### Aim
Return the whole listing exactly as it stands.

::::

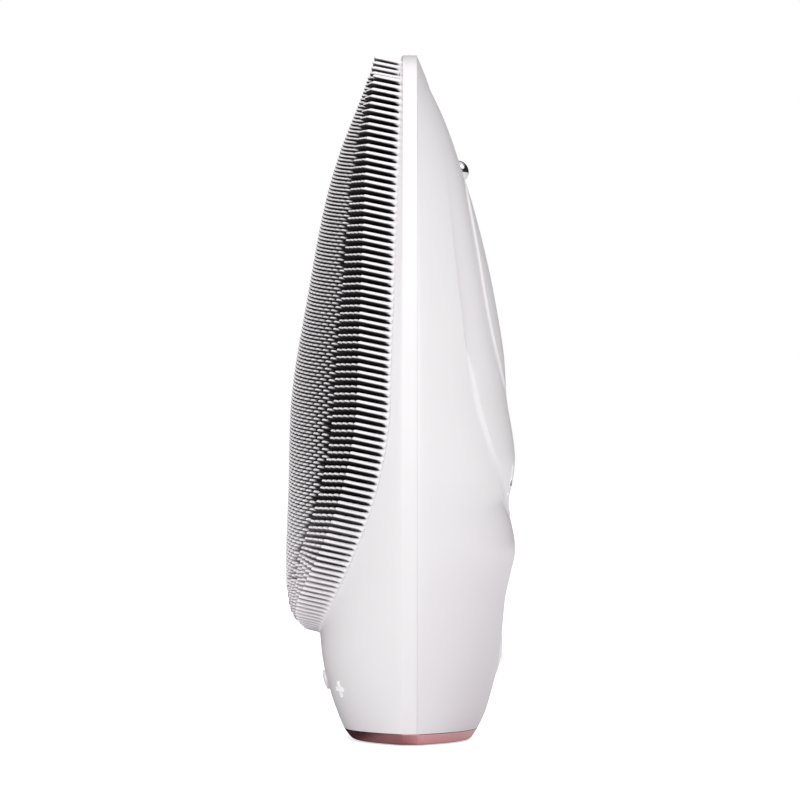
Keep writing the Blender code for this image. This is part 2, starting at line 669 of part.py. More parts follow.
def shell_seal():
    """A sealing cord that lies in the seam, round the cavity, with its ends at the base."""
    count = 36
    low, high = math.radians(-58), math.radians(90)
    right = []
    for i in range(count):
        turn = low + (high - low) * i / count
        reach = CAVITY_UP if turn >= 0 else CAVITY_DOWN
        x = (CAVITY_X - 1.5 * MM) * math.cos(turn) ** (2 / 3)
        z = CAVITY_MID_Z + (reach - 2.8 * MM) * math.copysign(abs(math.sin(turn)) ** (2 / 3), math.sin(turn))
        right.append((x, SEAM_Y, z))
    top = [(0, SEAM_Y, CAVITY_MID_Z + CAVITY_UP - 2.8 * MM)]
    left = [(-x, y, z) for x, y, z in reversed(right)]
    cord("shell_seal", right + top + left, 0.7 * MM, "seal")


def leads():
    motor_stops = [(2 * MM, MOTOR_Y, 62 * MM), (2 * MM, MOTOR_Y, 60 * MM), (2 * MM, 9.4 * MM, 56 * MM),
                   (2 * MM, REAR_BOARD_Y - 0.5 * MM, 52.4 * MM)]
    cord("motor_lead", smooth_route(motor_stops, 4), 0.5 * MM, "wire_red")
    cell_stops = [(8 * MM, 4.5 * MM, 56.4 * MM), (8 * MM, 5.2 * MM, 59 * MM), (8 * MM, 8.6 * MM, 58 * MM),
                  (8 * MM, REAR_BOARD_Y - 0.5 * MM, 52.4 * MM)]
    cord("battery_lead", smooth_route(cell_stops, 4), 0.5 * MM, "wire_red")
    link_stops = [(16.4 * MM, -6 * MM, 18 * MM), (18.4 * MM, -4 * MM, 18 * MM), (18.6 * MM, 3 * MM, 18 * MM),
                  (13.4 * MM, REAR_BOARD_Y - 0.5 * MM, 18 * MM)]
    cord("board_link", smooth_route(link_stops, 4), 0.5 * MM, "black")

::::

### Result
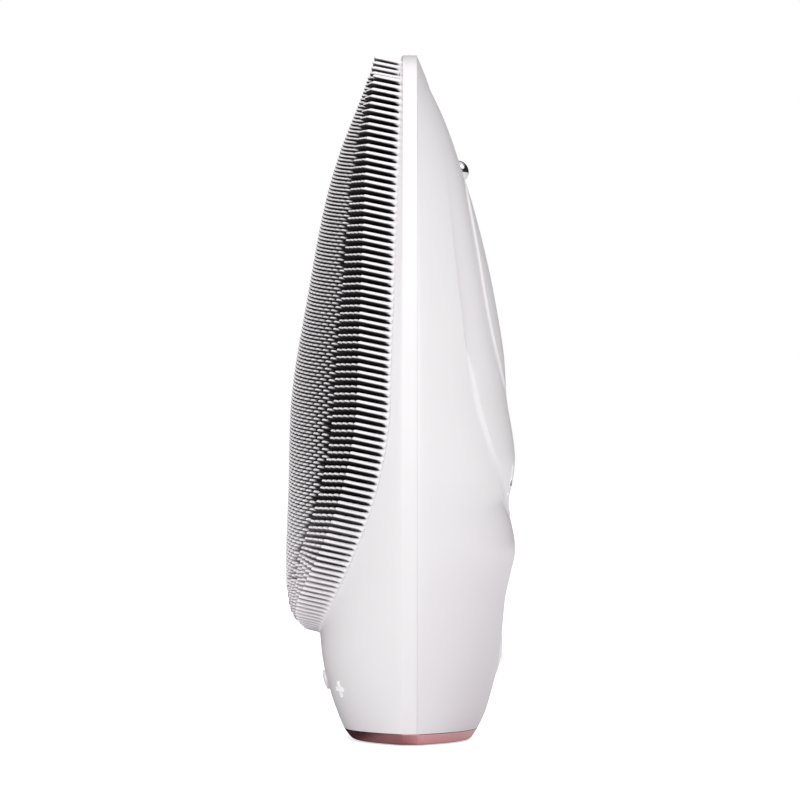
Keep writing the Blender code for this image. This is part 2, starting at line 669 of part.py. More parts follow.
def shell_seal():
    """A sealing cord that lies in the seam, round the cavity, with its ends at the base."""
    count = 36
    low, high = math.radians(-58), math.radians(90)
    right = []
    for i in range(count):
        turn = low + (high - low) * i / count
        reach = CAVITY_UP if turn >= 0 else CAVITY_DOWN
        x = (CAVITY_X - 1.5 * MM) * math.cos(turn) ** (2 / 3)
        z = CAVITY_MID_Z + (reach - 2.8 * MM) * math.copysign(abs(math.sin(turn)) ** (2 / 3), math.sin(turn))
        right.append((x, SEAM_Y, z))
    top = [(0, SEAM_Y, CAVITY_MID_Z + CAVITY_UP - 2.8 * MM)]
    left = [(-x, y, z) for x, y, z in reversed(right)]
    cord("shell_seal", right + top + left, 0.7 * MM, "seal")


def leads():
    motor_stops = [(2 * MM, MOTOR_Y, 62 * MM), (2 * MM, MOTOR_Y, 60 * MM), (2 * MM, 9.4 * MM, 56 * MM),
                   (2 * MM, REAR_BOARD_Y - 0.5 * MM, 52.4 * MM)]
    cord("motor_lead", smooth_route(motor_stops, 4), 0.5 * MM, "wire_red")
    cell_stops = [(8 * MM, 4.5 * MM, 56.4 * MM), (8 * MM, 5.2 * MM, 59 * MM), (8 * MM, 8.6 * MM, 58 * MM),
                  (8 * MM, REAR_BOARD_Y - 0.5 * MM, 52.4 * MM)]
    cord("battery_lead", smooth_route(cell_stops, 4), 0.5 * MM, "wire_red")
    link_stops = [(16.4 * MM, -6 * MM, 18 * MM), (18.4 * MM, -4 * MM, 18 * MM), (18.6 * MM, 3 * MM, 18 * MM),
                  (13.4 * MM, REAR_BOARD_Y - 0.5 * MM, 18 * MM)]
    cord("board_link", smooth_route(link_stops, 4), 0.5 * MM, "black")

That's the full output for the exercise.